*WHAT TO DO*.
Repeat the lines of the data that follow, please, starting at the first and stopping after the one with "folding rear leg.".
begin
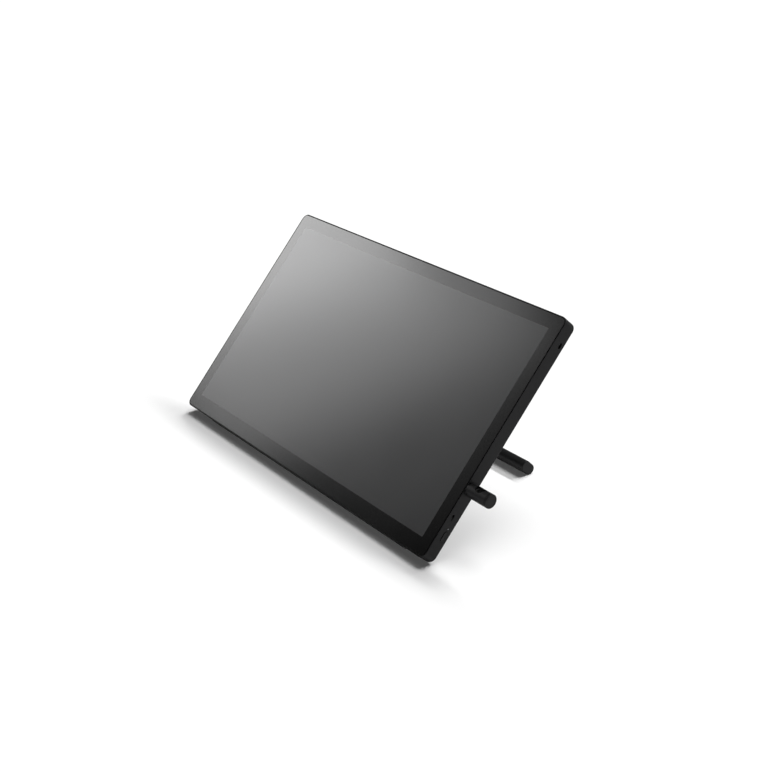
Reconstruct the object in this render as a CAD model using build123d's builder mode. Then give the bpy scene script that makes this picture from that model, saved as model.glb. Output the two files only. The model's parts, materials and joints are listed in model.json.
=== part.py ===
"""Pen drawing tablet: a 22-inch class pen display on a folding rear leg.

Millimetres, +Z up. The tablet stands tilted on the desk plane Z = 0, its screen facing -Y and up.
Most pieces are drawn in the tablet's own planes: level(depth) lies parallel to the glass, depth behind
its front face, with x to the right and y up the glass; station(x) is square to the X axis, with its
local x up the glass and its local y out of the glass.
"""
import os
from math import cos, radians, sin, sqrt

from build123d import *

os.makedirs("parts", exist_ok=True)

# ---- stance ----
tilt = 49.0  # angle between the glass and the desk
foot_drop = 1.2  # height of the housing's lowest corner over the desk

# ---- glass and lit area ----
lit_width = 476.1
lit_height = 267.8
bezel_side = 15.8
bezel_top = 16.6
bezel_bottom = 18.7
glass_thickness = 1.1
glass_radius = 6.5

# ---- housing ----
glass_gap = 0.3  # between the glass edge and the rim
rim = 1.2  # rim that stands round the glass
side_depth = 18.2  # height of the side faces
bevel_inset = 11.5
bevel_step = 4.0  # depth of the sloping band behind the side faces
side_wall = 2.4
back_wall = 2.0
housing_radius = 8.5
bevel_round = 1.2
rim_round = 0.5
hole_overcut = 0.1  # past a wall, so that a hole opens cleanly
at_level = 0.01  # an edge this near a depth lies at it

# ---- screen stack, front to back ----
bond_thickness = 0.3
cell_thickness = 1.6
diffuser_thickness = 0.7
guide_thickness = 2.2
reflector_thickness = 0.2
pan_thickness = 0.8
sensor_thickness = 1.0
shield_thickness = 0.3
floor_thickness = 1.5
glass_edge = 0.2
cell_margin = 7.0  # how far the cell and its pan pass the lit area
sensor_margin = 8.0
mask_thickness = 0.1
mask_width = 11.0
tray_clearance = 0.3
light_gap = 3.2  # room for the lamps below the light guide
lamp_count = 32
lamp_size = 1.6
strip_thickness = 1.0

# ---- chassis ----
chassis_gap = 0.3
chassis_wall = 3.0
chassis_radius = 6.0
notch_reach = 8.2  # of the right side's notches in from the side wall
notch_clearance = 1.6
cable_slot_gap = 2.6  # from the sensor's top edge to the ribbons' slots
boss_radius = 4.0
plate_boss_radius = 5.2
rib_thickness = 1.6
pilot_gap = 0.05  # round a screw or insert in its hole

# ---- electronics ----
board_thickness = 1.6
part_height = 3.0  # tallest part on a board
part_clearance = 1.8  # between that part and the back wall
board_wall_gap = 1.2  # between the main board and the side wall
board_screw_inset = 4.5
board_post_radius = 3.2
port_clear = 4.0  # the main board's screws stand this much further in, clear of the sockets
main_board_width = 142.0
main_board_height = 88.0
main_board_top = 30.0  # from the glass's top edge to the board
power_board_width = 130.0
power_board_height = 60.0
power_board_inset = 44.0  # from the chassis's right edge
chip_size = 17.0
chip_offsets = ((-18.0, 0.0), (16.0, -4.0))  # from the main board's middle
chip_height = 1.0
pad_inset = 1.0  # of a pad inside its chip's edges
pad_height = 0.5
spreader_share_x = 0.6  # of the main board's width
spreader_share_y = 0.5
spreader_radius = 4.0
spreader_height = 0.8
shield_can_width = 46.0
shield_can_length = 16.0
shield_can_height = 2.2
shield_can_inset = 11.0  # from the board's top edge to the can's middle
coil_size = 10.0
coil_pitch_x = 24.0
coil_pitch_y = 20.0
coil_edge = 0.8
ribbon_thickness = 0.3
ribbon_width = 26.0
ribbon_gap = 0.2  # from the edge that a ribbon starts at
ribbon_overlap = 4.0  # of a ribbon under the main board
panel_ribbon_offset = -20.0  # from the main board's middle
sensor_ribbon_offset = 30.0
cable_slot_width = 34.0
cable_slot_height = 2.6

# ---- sockets on the left side ----
port_width = 8.94
port_height = 3.26
port_length = 7.5
port_skin = 0.3
port_gap = 0.15
port_pitch = 23.0
port_count = 3
port_row_drop = 75.1  # from the glass's top edge to the middle of the row
port_inset = 0.2  # of the shells' mouths behind the side face
port_floor = 1.0  # closed end of a shell
tongue_inset = 0.8
tongue_margin = 1.3
tongue_thickness = 0.7

# ---- right side controls, up the glass and behind its face ----
button_height = 31.0
button_depth = 10.5
button_length = 12.0
button_width = 4.0
button_travel = 0.8
button_flange = 0.8
button_proud = 0.5
button_edge = 0.3
button_slack = 0.2  # between the flange and the side wall
switch_height = 53.5
switch_depth = 6.9
switch_slot_length = 7.2
switch_slot_width = 2.4
switch_travel = 3.0
switch_body_height = 2.4
switch_body_width = 5.0
switch_body_extra = 3.0  # of the body over the slot's length
switch_well_width = 2.2
switch_well_extra = 1.0
slider_slack = 0.2
switch_body_floor = 0.6
slider_sink = 0.4  # of the slider under the side face
slider_groove = 0.4
slider_groove_step = 0.8
slider_groove_depth = 0.5
control_gap = 0.3
control_board_thickness = 1.2
control_board_gap = 0.6  # from the board to the ends of its notch
control_board_sink = 5.2  # from the side wall's inner face to the board
control_notch_below = 12.0  # of the notch under the button
control_notch_above = 11.0  # of the notch over the switch
control_block_inset = 1.8
control_block_size = (3.0, 6.0)
tact_size = 6.0
tact_height = 1.6
tact_plunger_radius = 1.6
lamp_pipe_height = 40.5
lamp_pipe_radius = 0.8
lamp_flange = 1.0
lock_drop = 28.0  # from the glass's top edge
lock_depth = 11.9
lock_length = 7.0
lock_width = 3.0
lock_plate_length = 22.0
lock_plate_thickness = 1.6
lock_plate_gap = 0.2

# ---- vents in the back ----
vent_width = 1.8
vent_length = 15.0
vent_pitch = 5.0
vent_count = 27
vent_row_gap = 5.0
vent_drop = 42.0  # from the glass's top edge to the field's middle
vent_screen_thickness = 0.4
vent_screen_margin = 12.0  # over the length of the two rows of slots
vent_screen_radius = 3.0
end
*ANSWER*.
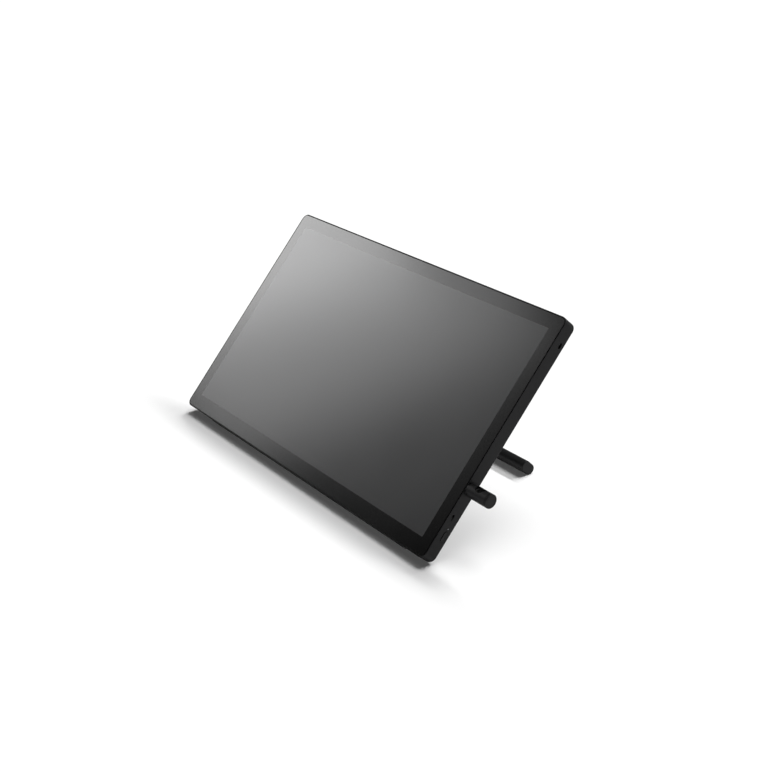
Reconstruct the object in this render as a CAD model using build123d's builder mode. Then give the bpy scene script that makes this picture from that model, saved as model.glb. Output the two files only. The model's parts, materials and joints are listed in model.json.
=== part.py ===
"""Pen drawing tablet: a 22-inch class pen display on a folding rear leg.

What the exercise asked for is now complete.